▸ **To be done**
Print each line exactly as it is given.

▸ **Given information**
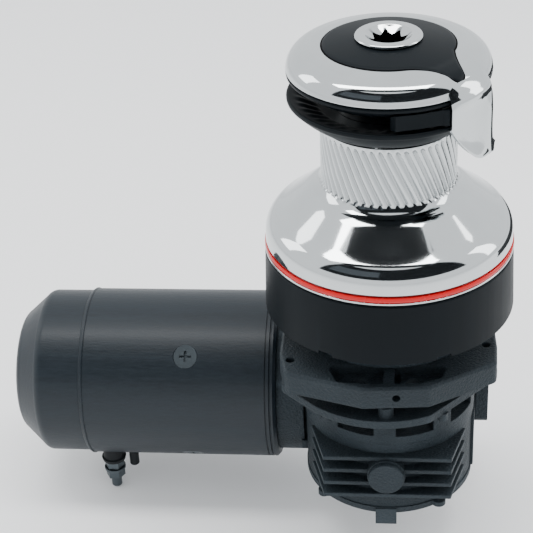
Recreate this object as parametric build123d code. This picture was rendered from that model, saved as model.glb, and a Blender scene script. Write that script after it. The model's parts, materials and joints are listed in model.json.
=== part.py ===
from build123d import *
import math
import os

# Electric two-speed self-tailing winch with its below-deck worm gearbox and motor.
# Millimetres. +Z is up along the drum axis, the origin is on that axis at the deck plane,
# the motor points to -X and the line guide of the self-tailer to -Y and +X.

# ---- driving dimensions ------------------------------------------------------------------
# skirt and trim
SKIRT_FOOT_R = 85.0
SKIRT_TOP_R = 83.5
SKIRT_TOP_Z = 43.0
TRIM_LOW_Z = 44.3
TRIM_RED_LOW_Z = 45.7
TRIM_RED_TOP_Z = 49.3

# drum
DRUM_R = 44.7
DRUM_GROOVE_R = 43.4
FOOT_SPLIT_R = 44.8
DRUM_FOOT_R = 82.9
DRUM_FOOT_Z = 50.5
RIB_LOW_Z = 91.5
RIB_TOP_Z = 133.0
DRUM_TOP_Z = 134.0
RIB_COUNT = 51
RIB_TWIST = 22.3
BORE_R = 37.1
NECK_R = 36.0
NECK_BORE_R = 30.0
NECK_TOP_Z = 162.0

# jaws
JAW_R = 65.5
LOWER_RIM_Z = 154.3
UPPER_RIM_Z = 169.0
JAW_TOP_Z = 170.8
JAW_ROOT_R = 44.0
LOWER_ROOT_Z = 147.0
UPPER_ROOT_Z = 156.2
JAW_TEETH = 40
SPRING_COUNT = 6
SPRING_RING_R = 41.2

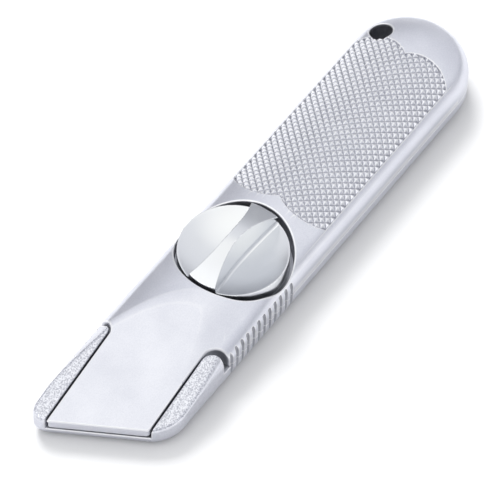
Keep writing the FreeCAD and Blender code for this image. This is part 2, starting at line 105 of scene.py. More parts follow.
RAIL_FLANK_FACES = (-0.039, 0.692, 0.72)    # and the way the flank faces
NOTCH_GAP_EDGE = 0.6        # gap behind each rail
NOTCH_GAP_SPINE = 2.3
BED_Z = 3.45                # floor under the working blade
BED_END_X = -36.0
RECESS_X = -14.2
RECESS_R = 14.4
RECESS_FLOOR_Z = 9.6
POT_Z = 7.8                 # underside of the recess's floor
POT_WALL = 1.5
CAVITY_X = -36.5            # front of the cavity, and of its narrower bay over the blade
BAY_X = -58.0
STUD_HOLE_R = 2.98
HOLE_WALL = 1.3
DOWEL_PLACES = ((64.5, -8.2), (70.5, 0.5))
DOWEL_BOSS_R = 2.9
SOCKET_R = 1.58
SOCKET_TOP_Z = 9.2
PANEL_HALF_W = 13.5
KNOB_LOBES = (13.45, 6.75, 11.05)   # x, y and radius of the panel's lobes by the knob
TAIL_LOBES = (52.4, 6.0, 9.0)       # and by the tail
PANEL_DEPTH = 0.6
PANEL_PITCH = 1.5
PYRAMID_STEEPNESS = 1.08
PYRAMID_TOP = 0.94          # their points are worn flat here
RIB_PITCH = 2.25
RIB_GROOVE_R = 0.52
RIB_LOW_Z = 1.6
SPINE_RIBS = (-36.6, 12, 10.2)      # first groove's x, how many, and their top
EDGE_RIBS = (-58.6, 5, 10.6)

# ---- Meshing ------------------------------------------------------------------------------
FINE_CELL = 0.22            # grid for the fields
MAX_TRIANGLES = 195000      # in one piece


def round_max(a, b, r):
    """Both a and b, with an outer round of radius r where they meet."""
    u, v = a + r, b + r
    return np.hypot(np.maximum(u, 0), np.maximum(v, 0)) + np.minimum(np.maximum(u, v), 0) - r


def round_min(a, b, r):
    """Either a or b, with an inner fillet of radius r where they meet."""
    return -round_max(-a, -b, r)


def cut(a, b, r=0.0):
    return round_max(a, -b, r)


def step(t):
    """Smooth rise from 0 to 1 as t goes from 0 to 1."""
    t = np.clip(t, 0, 1)
    return t * t * (3 - 2 * t)


def across(x, y):
    """Distance from the handle's middle line, round the tail's axis past it."""
    return np.where(x > TAIL_X, np.hypot(x - TAIL_X, y), np.abs(y))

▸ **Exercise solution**
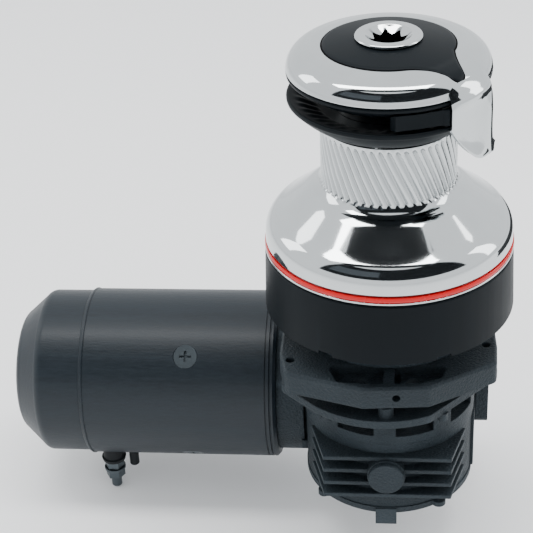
Recreate this object as parametric build123d code. This picture was rendered from that model, saved as model.glb, and a Blender scene script. Write that script after it. The model's parts, materials and joints are listed in model.json.
=== part.py ===
from build123d import *
import math
import os

# Electric two-speed self-tailing winch with its below-deck worm gearbox and motor.
# Millimetres. +Z is up along the drum axis, the origin is on that axis at the deck plane,
# the motor points to -X and the line guide of the self-tailer to -Y and +X.

# ---- driving dimensions ------------------------------------------------------------------
# skirt and trim
SKIRT_FOOT_R = 85.0
SKIRT_TOP_R = 83.5
SKIRT_TOP_Z = 43.0
TRIM_LOW_Z = 44.3
TRIM_RED_LOW_Z = 45.7
TRIM_RED_TOP_Z = 49.3

# drum
DRUM_R = 44.7
DRUM_GROOVE_R = 43.4
FOOT_SPLIT_R = 44.8
DRUM_FOOT_R = 82.9
DRUM_FOOT_Z = 50.5
RIB_LOW_Z = 91.5
RIB_TOP_Z = 133.0
DRUM_TOP_Z = 134.0
RIB_COUNT = 51
RIB_TWIST = 22.3
BORE_R = 37.1
NECK_R = 36.0
NECK_BORE_R = 30.0
NECK_TOP_Z = 162.0

# jaws
JAW_R = 65.5
LOWER_RIM_Z = 154.3
UPPER_RIM_Z = 169.0
JAW_TOP_Z = 170.8
JAW_ROOT_R = 44.0
LOWER_ROOT_Z = 147.0
UPPER_ROOT_Z = 156.2
JAW_TEETH = 40
SPRING_COUNT = 6
SPRING_RING_R = 41.2

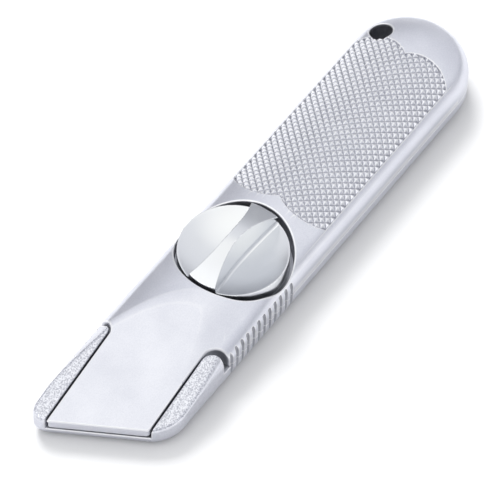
Keep writing the FreeCAD and Blender code for this image. This is part 2, starting at line 105 of scene.py. More parts follow.
RAIL_FLANK_FACES = (-0.039, 0.692, 0.72)    # and the way the flank faces
NOTCH_GAP_EDGE = 0.6        # gap behind each rail
NOTCH_GAP_SPINE = 2.3
BED_Z = 3.45                # floor under the working blade
BED_END_X = -36.0
RECESS_X = -14.2
RECESS_R = 14.4
RECESS_FLOOR_Z = 9.6
POT_Z = 7.8                 # underside of the recess's floor
POT_WALL = 1.5
CAVITY_X = -36.5            # front of the cavity, and of its narrower bay over the blade
BAY_X = -58.0
STUD_HOLE_R = 2.98
HOLE_WALL = 1.3
DOWEL_PLACES = ((64.5, -8.2), (70.5, 0.5))
DOWEL_BOSS_R = 2.9
SOCKET_R = 1.58
SOCKET_TOP_Z = 9.2
PANEL_HALF_W = 13.5
KNOB_LOBES = (13.45, 6.75, 11.05)   # x, y and radius of the panel's lobes by the knob
TAIL_LOBES = (52.4, 6.0, 9.0)       # and by the tail
PANEL_DEPTH = 0.6
PANEL_PITCH = 1.5
PYRAMID_STEEPNESS = 1.08
PYRAMID_TOP = 0.94          # their points are worn flat here
RIB_PITCH = 2.25
RIB_GROOVE_R = 0.52
RIB_LOW_Z = 1.6
SPINE_RIBS = (-36.6, 12, 10.2)      # first groove's x, how many, and their top
EDGE_RIBS = (-58.6, 5, 10.6)

# ---- Meshing ------------------------------------------------------------------------------
FINE_CELL = 0.22            # grid for the fields
MAX_TRIANGLES = 195000      # in one piece


def round_max(a, b, r):
    """Both a and b, with an outer round of radius r where they meet."""
    u, v = a + r, b + r
    return np.hypot(np.maximum(u, 0), np.maximum(v, 0)) + np.minimum(np.maximum(u, v), 0) - r


def round_min(a, b, r):
    """Either a or b, with an inner fillet of radius r where they meet."""
    return -round_max(-a, -b, r)


def cut(a, b, r=0.0):
    return round_max(a, -b, r)


def step(t):
    """Smooth rise from 0 to 1 as t goes from 0 to 1."""
    t = np.clip(t, 0, 1)
    return t * t * (3 - 2 * t)


def across(x, y):
    """Distance from the handle's middle line, round the tail's axis past it."""
    return np.where(x > TAIL_X, np.hypot(x - TAIL_X, y), np.abs(y))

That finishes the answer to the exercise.